I think a large part of why some people don't like the lo/hi rest idea is that it focuses too much on the verbs of HTTP+REST, and not enough on the other constraints (state on client, representation of resources, etc.). That is why people are too quick to say "That isn't rest!". There is no reason why a system that responds only to GET and POST requests can't be restful. Along the same token, PUT and DELETE do nothing to make a system more restful if it maintains client state on the server.
#2.1 Jonnay on 2006-03-23 14:51 (Reply)
I never thought "hi" and "lo" were meant to specify that one was more or less RESTful than the other. I believe the original idea was simply to classify the more constrained applications of REST we see very commonly on the web vs. the more esoteric usages we see in up-and-coming applications like the Atom Publishing Protocol. Why are there so many of the first case and so few of the second? Why hasn't better support for anything not GET/POST made it into popular server and client side frameworks and libraries? (we *have* been trying, you know) Why aren't we using content negotiation? Why isn't it easier to store client state on clients? Why are people still tring to make up new URI schemes (feed://) instead of using media types properly? If you sit down and design a system based on the abstract concepts described in Roy's thesis with no knowledge of the web, what are the chances you then implement them on the web with the tools, protocols, and formats we have today and have people interop with you in an uncoordinated way? It's really not very good. This is why you don't see Yahoo! and Google using more considered forms of REST architecture. If you go outside of the verbs, media types, and client capabilities that the web has good support for today, you're lowering the adoptabitity of whatever you're designing. That's an important consideration.
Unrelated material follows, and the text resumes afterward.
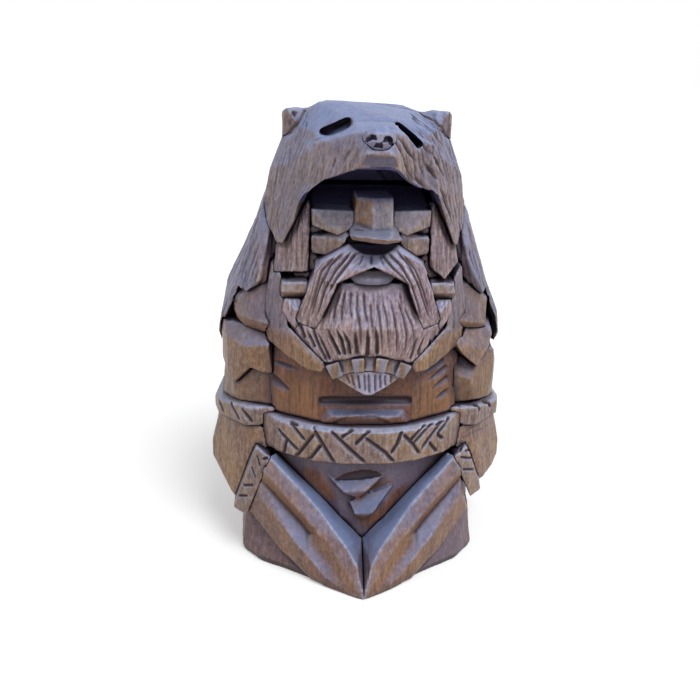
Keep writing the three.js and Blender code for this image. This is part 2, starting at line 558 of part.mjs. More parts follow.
// A hand is two long lobes with a groove between, and a bevel along its inner edge. Each
// section across it runs from the bevel over the ridge and the groove to the lower edge.
function hands() {
  const tip = at(HAND_GAP_HALF, FINGER_REACH, 0);
  const wrist = {
    bevel: at(14.8, 12.2, 21.4), ridge: at(16.1, 13.6, 21.5), upper: at(17.4, 13.9, 19),
    groove: at(17.6, 12.2, 16.4), lower: at(17.8, 13.3, 13.4), edge: at(19.8, 10.6, 9.4),
    deep: at(14, 5, 14),
  };
  const middle = {
    bevel: at(7, 15.2, 14.2), ridge: at(7.9, 18, 14), upper: at(9.7, 18.4, 11.9),
    groove: at(10.7, 16.3, 10.2), lower: at(11.8, 17.9, 7.4), edge: at(14.4, 15.2, 4.2),
    deep: at(8, 8, 8),
  };
  const low = {
    bevel: at(HAND_GAP_HALF, 17, 7.4), ridge: at(2.9, 21.8, 8.4), upper: at(4.8, 21.6, 6.5),
    groove: at(6, 19.4, 4.6), lower: at(6.8, 21.1, 2.7), edge: at(9, 19.2, 0.4),
    deep: at(3, 12, 2),
  };
  const palm = ({ bevel, ridge, upper, groove, deep }) => [bevel, ridge, upper, groove, deep];
  const heel = ({ groove, lower, edge, deep }) => [groove, lower, edge, deep];
  const bevelFoot = at(HAND_GAP_HALF, 21.4, 4);
  return pair('hand', SLEEVE_WOOD, [
    [...palm(wrist), ...palm(middle)],
    [...palm(middle), ...palm(low)],
    [...palm(low), bevelFoot, at(1.1, 23.3, 5.4), at(4.4, 21.6, 2.4), tip],
    [...heel(wrist), ...heel(middle)],
    [...heel(middle), ...heel(low)],
    [...heel(low), at(4.9, 22, 0), at(4.4, 21.6, 2.4), tip],
  ]);
}

// Chest with a long slot in it and a smooth roll of cloth above the belt
function torso() {
  const chest = both([
    above(16, 10.4, -12), above(16, 10.6, -21), above(8.2, 15.2, -16), at(8, 15.6, BELT_LOW + 1),
    at(16, 10.6, BELT_LOW + 1), above(7, 14.6, -10), above(15, 8, 2), above(6, 10, 6),
    above(15, -16, 6), above(17, -18, 0), at(18, 1.4 - BODY_BACK, BELT_LOW + 1),
    above(8, 0.4 - BODY_BACK, -10), at(8, -BODY_BACK, BELT_LOW + 1),
  ]);
  const roll = both([
    at(5.4, 16.6, BELT_TOP + 1.8), at(7.2, 14.6, BELT_TOP + 2.9), at(8.8, 15.4, BELT_TOP - 1),
    at(8.4, 12, BELT_TOP + 2), at(8.8, 12, BELT_TOP - 1), at(3, 16.8, BELT_TOP + 1.4),
    at(3, 16.4, BELT_TOP - 1),
  ]);
  const slot = both([
    at(7.9, 20, BELT_TOP + 5), at(7.9, 20, BELT_TOP + 1.6), at(7.9, 17, BELT_TOP + 4.9),
    at(7.7, 14.3, BELT_TOP + 4.5), at(7.7, 14.6, BELT_TOP + 3.8), at(7.9, 17, BELT_TOP + 2.4),
  ]);
  return form('torso', ROBE_WOOD, [chest, roll], [slot]);
}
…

Anyway, there's a gap between REST as described by Fielding and what one can reasonably expect to implement and have adopted on the web. I don't believe this says anything bad about REST or the web, it just means we need better tools on the client and server. We have a few catalysts (APP, Ajax, JSON, Microformats, etc) and I think the situation on the web is going to improve rapidly for at least the next 5-10 years. That doesn't mean I don't want a word for the RESTful web as it is today.